Élections chaotiques
Le déroulement des élections a été quelque peu chaotique. Le président d’élection ne maîtrisait pas l’application du vote dans Zoom, une quarantaine de participants n’ont pas soumis leur vote, certains avaient du mal à lire le bulletin de vote, etc.
Fait surprenant, aucune vérification du statut de membre n’a été faite avant le vote. Les 248 participants à l’assemblée ont donc pu voter. Étaient-ils tous membres en règle ? Rappelons par ailleurs que les règlements généraux de l’organisme stipulent que seules les personnes dont l’adhésion date de plus d’un mois sont aptes à voter lors des assemblées générales. Or, il y a au moins une cinquantaine de personnes qui sont devenues membres d’HÉPAN dans les deux semaines précédant l’assemblée (selon les données affichées sur le site web de l’organisme). Ces nouveaux membres ont-ils voté aux élections ?

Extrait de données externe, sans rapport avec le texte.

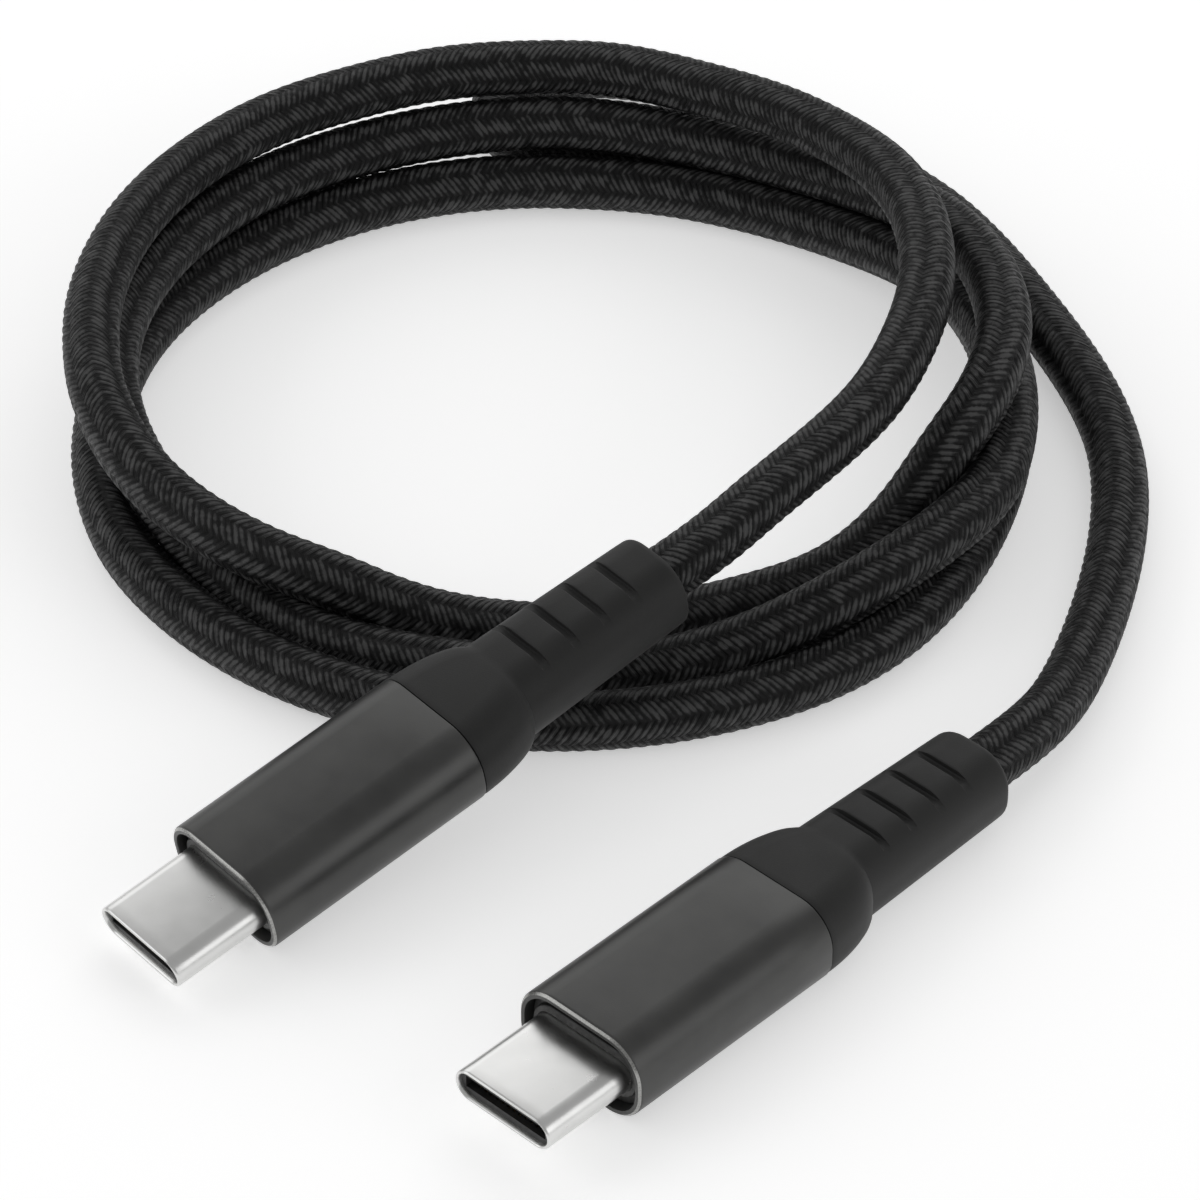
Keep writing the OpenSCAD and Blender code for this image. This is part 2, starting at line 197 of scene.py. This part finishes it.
def braid_paint():
    """Black nylon braid. The map's first number counts columns round the cord, its second stitches
    along it: odd and even columns slant opposite ways, and each stitch is two yarns of fibres."""
    paint = Paint("braid_black", Specular_IOR_Level=0.2)
    uv = paint.tree.nodes.new("ShaderNodeUVMap")
    uv.uv_map = BRAID_MAP
    parts = paint.tree.nodes.new("ShaderNodeSeparateXYZ")
    paint.tree.links.new(uv.outputs[0], parts.inputs[0])
    column, stitch = parts.outputs[0], parts.outputs[1]
    half_turns = paint.math("SUBTRACT", column, 0.5)
    side = paint.math("COSINE", paint.math("MULTIPLY", half_turns, math.pi))
    slant = paint.math("SIGN", side)
    across = paint.math("SUBTRACT", stitch, paint.math("MULTIPLY", column, slant))
    q = paint.math("FRACT", across)
    yarn = paint.math("ABSOLUTE", paint.math("SINE", paint.math("MULTIPLY", q, 2 * math.pi)))
    fibre_wave = paint.math("SINE", paint.math("MULTIPLY", across, 2 * math.pi * FIBRES))
    fibre = paint.math("MULTIPLY_ADD", fibre_wave, 0.5, 0.5)
    fuzz = paint.noise(9000, 2)
    height = paint.math("MULTIPLY_ADD", fibre, 0.22, paint.math("MULTIPLY_ADD", fuzz, 0.3, yarn))
    paint.bump(height, 0.1)
    # Painted highlight and painted shade: lighter on the yarns' crests and in the middle of each
    # column, darker in the gaps between the yarns and between the columns, where shade falls
    painted_highlight_and_shade = paint.math("MULTIPLY_ADD", paint.math("ABSOLUTE", side), 0.45,
                       paint.math("MULTIPLY", yarn, 0.55))
    # The braid's colour: a random tone plus that painted highlight and painted shade
    tone = paint.math("MULTIPLY_ADD", paint.noise(1300, 3), 0.9,
                      paint.math("MULTIPLY", painted_highlight_and_shade, 0.55))
    paint.colour(tone, (0.4, (0.002, 0.002, 0.0021)), (0.8, (0.011, 0.011, 0.0113)),
                 (1.05, (0.075, 0.075, 0.075)))
    paint.rough(paint.noise(2500, 2), 0.4, 0.6)
    return paint.material


def steel_paint():
    """Satin drawn steel, with a fine grain and faint rubbed patches."""
    paint = Paint("shell_steel", Metallic=1.0)
    grain = paint.noise(2600, 4, paint.place((0.35, 0.35, 1)))
    worn = paint.noise(420, 4)
    paint.colour(worn, (0.3, (0.70, 0.70, 0.69)), (0.7, (0.74, 0.74, 0.73)))
    paint.rough(paint.blend(grain, 0.5, worn), 0.26, 0.33)
    paint.bump(grain, 0.004)
    return paint.material


def anodised_paint():
    """Dark grey anodised aluminium: a fine blasted grain under a hard satin skin."""
    paint = Paint("sleeve_aluminium", Metallic=0.85, Specular_IOR_Level=0.5)
    grain = paint.noise(14000, 2)
    cloud = paint.noise(260, 3)
    paint.colour(cloud, (0.3, (0.07, 0.07, 0.069)), (0.7, (0.088, 0.088, 0.086)))
    paint.rough(paint.blend(grain, 0.4, cloud), 0.33, 0.43)
    paint.bump(grain, 0.005)
    return paint.material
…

Quatorze candidats se sont présentés aux élections (dont l’auteure de ces lignes). Sept d’entre eux ont été élus ou réélus. Deux d’entre eux, Anthony Côté et Éric Desjardins, ont l’intention de tenter de rétablir un équilibre dans l’utilisation des sentiers parmi tous les utilisateurs (et non seulement les cyclistes) et de mettre l’emphase sur la mission de conservation de l’organisme. Les cinq autres élus, André Lessard, Stéphane Desjardins, Jim-Carl Gagné, Mario Gallant et Philippe Marchessault sont des cyclistes qui semblent, entre autres, vouloir consolider le réseau de pistes pour les vélos.
Du pain sur la planche
Les membres du C.A. d’Héritage semblent avoir beaucoup de pain sur la planche. Outre leur volonté d’organiser des collectes de fonds pour agrandir le territoire protégé, ils doivent affronter toutes les problématiques liées à la popularité du lieu, dont l’épineuse question de la sécurité.

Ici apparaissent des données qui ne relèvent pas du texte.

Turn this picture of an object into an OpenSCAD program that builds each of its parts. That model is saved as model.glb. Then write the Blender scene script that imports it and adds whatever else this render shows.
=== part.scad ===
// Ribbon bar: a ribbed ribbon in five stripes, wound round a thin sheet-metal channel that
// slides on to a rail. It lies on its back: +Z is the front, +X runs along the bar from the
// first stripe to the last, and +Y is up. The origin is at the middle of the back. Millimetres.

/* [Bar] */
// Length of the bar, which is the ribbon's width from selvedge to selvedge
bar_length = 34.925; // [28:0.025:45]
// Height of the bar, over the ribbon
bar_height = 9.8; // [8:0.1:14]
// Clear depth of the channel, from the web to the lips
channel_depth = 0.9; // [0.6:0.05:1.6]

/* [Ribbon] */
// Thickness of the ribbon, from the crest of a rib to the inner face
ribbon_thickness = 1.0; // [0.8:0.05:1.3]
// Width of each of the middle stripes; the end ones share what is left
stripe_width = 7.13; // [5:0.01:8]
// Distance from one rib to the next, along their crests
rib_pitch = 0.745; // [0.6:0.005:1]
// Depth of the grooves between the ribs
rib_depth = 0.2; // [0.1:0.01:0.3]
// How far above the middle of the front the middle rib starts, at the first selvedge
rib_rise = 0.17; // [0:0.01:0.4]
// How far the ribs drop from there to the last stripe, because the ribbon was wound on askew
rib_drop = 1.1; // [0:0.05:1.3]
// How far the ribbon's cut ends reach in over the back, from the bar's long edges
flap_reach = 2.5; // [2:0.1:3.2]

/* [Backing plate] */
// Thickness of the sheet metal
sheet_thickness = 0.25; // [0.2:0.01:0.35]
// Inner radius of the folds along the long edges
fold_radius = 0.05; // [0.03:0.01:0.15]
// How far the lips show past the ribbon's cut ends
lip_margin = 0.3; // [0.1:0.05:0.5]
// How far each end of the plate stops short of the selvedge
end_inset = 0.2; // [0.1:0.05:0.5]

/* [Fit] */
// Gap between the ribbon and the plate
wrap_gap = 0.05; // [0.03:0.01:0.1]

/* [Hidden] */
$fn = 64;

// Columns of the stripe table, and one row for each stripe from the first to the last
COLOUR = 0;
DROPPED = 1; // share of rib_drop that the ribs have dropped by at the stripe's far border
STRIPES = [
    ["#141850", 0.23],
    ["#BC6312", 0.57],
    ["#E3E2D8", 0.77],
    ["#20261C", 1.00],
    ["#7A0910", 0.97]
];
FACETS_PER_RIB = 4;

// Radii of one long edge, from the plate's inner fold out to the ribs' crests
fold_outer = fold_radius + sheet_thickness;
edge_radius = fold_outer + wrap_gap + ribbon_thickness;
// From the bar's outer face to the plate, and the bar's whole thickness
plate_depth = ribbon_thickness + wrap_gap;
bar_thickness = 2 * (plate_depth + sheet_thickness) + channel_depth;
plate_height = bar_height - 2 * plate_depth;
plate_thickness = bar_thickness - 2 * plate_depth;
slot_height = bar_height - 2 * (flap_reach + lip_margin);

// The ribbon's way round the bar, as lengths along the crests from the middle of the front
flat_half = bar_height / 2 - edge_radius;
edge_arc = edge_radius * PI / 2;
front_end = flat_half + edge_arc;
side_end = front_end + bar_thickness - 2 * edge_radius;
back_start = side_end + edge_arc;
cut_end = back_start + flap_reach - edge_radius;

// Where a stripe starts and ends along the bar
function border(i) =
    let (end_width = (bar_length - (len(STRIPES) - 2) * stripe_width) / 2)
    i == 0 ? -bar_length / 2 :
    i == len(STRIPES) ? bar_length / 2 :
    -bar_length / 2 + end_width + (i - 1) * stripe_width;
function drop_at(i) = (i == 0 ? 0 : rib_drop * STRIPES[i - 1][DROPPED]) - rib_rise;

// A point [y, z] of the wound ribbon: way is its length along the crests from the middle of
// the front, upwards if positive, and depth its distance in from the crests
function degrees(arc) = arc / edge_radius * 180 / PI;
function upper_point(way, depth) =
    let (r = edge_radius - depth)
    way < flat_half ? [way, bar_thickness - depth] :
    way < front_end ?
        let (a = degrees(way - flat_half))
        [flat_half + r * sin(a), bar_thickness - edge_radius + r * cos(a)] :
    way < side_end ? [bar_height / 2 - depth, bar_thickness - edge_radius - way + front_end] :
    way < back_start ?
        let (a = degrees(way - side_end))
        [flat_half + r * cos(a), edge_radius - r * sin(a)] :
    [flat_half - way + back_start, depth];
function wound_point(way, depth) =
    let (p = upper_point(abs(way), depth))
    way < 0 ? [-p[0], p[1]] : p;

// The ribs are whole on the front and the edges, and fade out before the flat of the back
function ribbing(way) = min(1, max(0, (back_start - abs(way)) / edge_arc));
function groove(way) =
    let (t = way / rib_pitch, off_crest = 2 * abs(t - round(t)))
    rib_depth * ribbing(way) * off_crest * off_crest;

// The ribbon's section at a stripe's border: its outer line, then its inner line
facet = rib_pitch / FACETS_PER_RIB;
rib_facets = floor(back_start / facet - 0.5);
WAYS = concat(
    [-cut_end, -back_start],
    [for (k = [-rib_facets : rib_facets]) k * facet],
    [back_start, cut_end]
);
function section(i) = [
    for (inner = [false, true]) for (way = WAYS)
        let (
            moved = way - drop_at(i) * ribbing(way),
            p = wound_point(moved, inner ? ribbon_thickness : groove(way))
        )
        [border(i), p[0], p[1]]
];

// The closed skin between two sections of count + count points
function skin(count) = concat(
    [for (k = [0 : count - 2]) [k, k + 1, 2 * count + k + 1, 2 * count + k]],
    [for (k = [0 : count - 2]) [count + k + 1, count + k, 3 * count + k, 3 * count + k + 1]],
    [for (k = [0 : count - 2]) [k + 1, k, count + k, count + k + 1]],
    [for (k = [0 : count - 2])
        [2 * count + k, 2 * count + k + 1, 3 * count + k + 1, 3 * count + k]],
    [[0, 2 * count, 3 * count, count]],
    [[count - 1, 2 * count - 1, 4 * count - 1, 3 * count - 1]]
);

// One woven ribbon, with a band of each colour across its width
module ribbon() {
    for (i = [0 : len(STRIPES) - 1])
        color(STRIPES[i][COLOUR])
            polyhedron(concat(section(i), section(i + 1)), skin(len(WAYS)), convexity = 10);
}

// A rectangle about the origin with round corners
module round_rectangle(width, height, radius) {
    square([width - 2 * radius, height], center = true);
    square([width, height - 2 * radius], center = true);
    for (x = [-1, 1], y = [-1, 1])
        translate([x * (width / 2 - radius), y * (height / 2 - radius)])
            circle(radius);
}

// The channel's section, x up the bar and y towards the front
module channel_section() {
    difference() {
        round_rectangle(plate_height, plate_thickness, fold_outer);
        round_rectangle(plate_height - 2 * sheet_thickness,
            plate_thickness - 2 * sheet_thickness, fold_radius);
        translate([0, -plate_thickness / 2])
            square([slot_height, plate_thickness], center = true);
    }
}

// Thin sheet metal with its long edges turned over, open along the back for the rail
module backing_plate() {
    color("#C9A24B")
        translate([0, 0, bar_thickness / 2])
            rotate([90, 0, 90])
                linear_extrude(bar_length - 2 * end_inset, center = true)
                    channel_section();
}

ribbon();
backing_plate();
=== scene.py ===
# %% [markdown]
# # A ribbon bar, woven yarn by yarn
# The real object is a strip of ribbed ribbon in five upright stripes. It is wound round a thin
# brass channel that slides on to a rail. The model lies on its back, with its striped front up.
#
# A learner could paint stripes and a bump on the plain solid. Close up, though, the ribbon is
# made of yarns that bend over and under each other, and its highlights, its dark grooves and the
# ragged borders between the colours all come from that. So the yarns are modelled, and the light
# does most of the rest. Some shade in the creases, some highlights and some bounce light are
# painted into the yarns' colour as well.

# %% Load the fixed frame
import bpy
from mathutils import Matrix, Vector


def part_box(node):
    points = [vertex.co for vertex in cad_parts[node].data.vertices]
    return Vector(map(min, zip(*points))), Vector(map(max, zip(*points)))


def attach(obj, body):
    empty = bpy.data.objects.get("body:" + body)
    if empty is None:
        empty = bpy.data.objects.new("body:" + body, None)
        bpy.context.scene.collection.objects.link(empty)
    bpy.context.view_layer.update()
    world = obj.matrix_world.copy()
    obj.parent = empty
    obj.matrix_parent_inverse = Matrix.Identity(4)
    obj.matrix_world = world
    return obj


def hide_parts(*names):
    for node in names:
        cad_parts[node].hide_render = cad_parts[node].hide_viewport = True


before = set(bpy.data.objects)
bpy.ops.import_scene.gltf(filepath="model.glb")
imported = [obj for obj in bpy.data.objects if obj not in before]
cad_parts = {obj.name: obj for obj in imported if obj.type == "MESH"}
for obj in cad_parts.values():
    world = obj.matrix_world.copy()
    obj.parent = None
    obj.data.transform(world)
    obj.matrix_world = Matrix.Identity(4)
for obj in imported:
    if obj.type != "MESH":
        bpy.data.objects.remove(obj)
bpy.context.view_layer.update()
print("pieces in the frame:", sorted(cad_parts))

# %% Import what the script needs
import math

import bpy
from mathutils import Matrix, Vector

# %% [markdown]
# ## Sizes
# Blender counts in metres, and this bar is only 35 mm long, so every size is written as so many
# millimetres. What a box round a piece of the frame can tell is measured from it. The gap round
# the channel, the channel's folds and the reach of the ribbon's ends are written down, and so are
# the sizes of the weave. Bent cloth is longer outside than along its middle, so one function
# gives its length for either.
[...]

La majorité du C.A. de l’organisme est maintenant formée de cyclistes qui semblent particulièrement avoir à cœur de préserver le réseau de pistes de vélos. Espérons que la passion de leur sport ne leur fera pas oublier que Forêt Héritage a d’abord et avant tout été créée pour conserver intact ce milieu naturel et de permettre à tous, cyclistes, mais aussi marcheurs, skieurs, raquetteurs, de pouvoir profiter en toute sécurité de ce lieu précieux.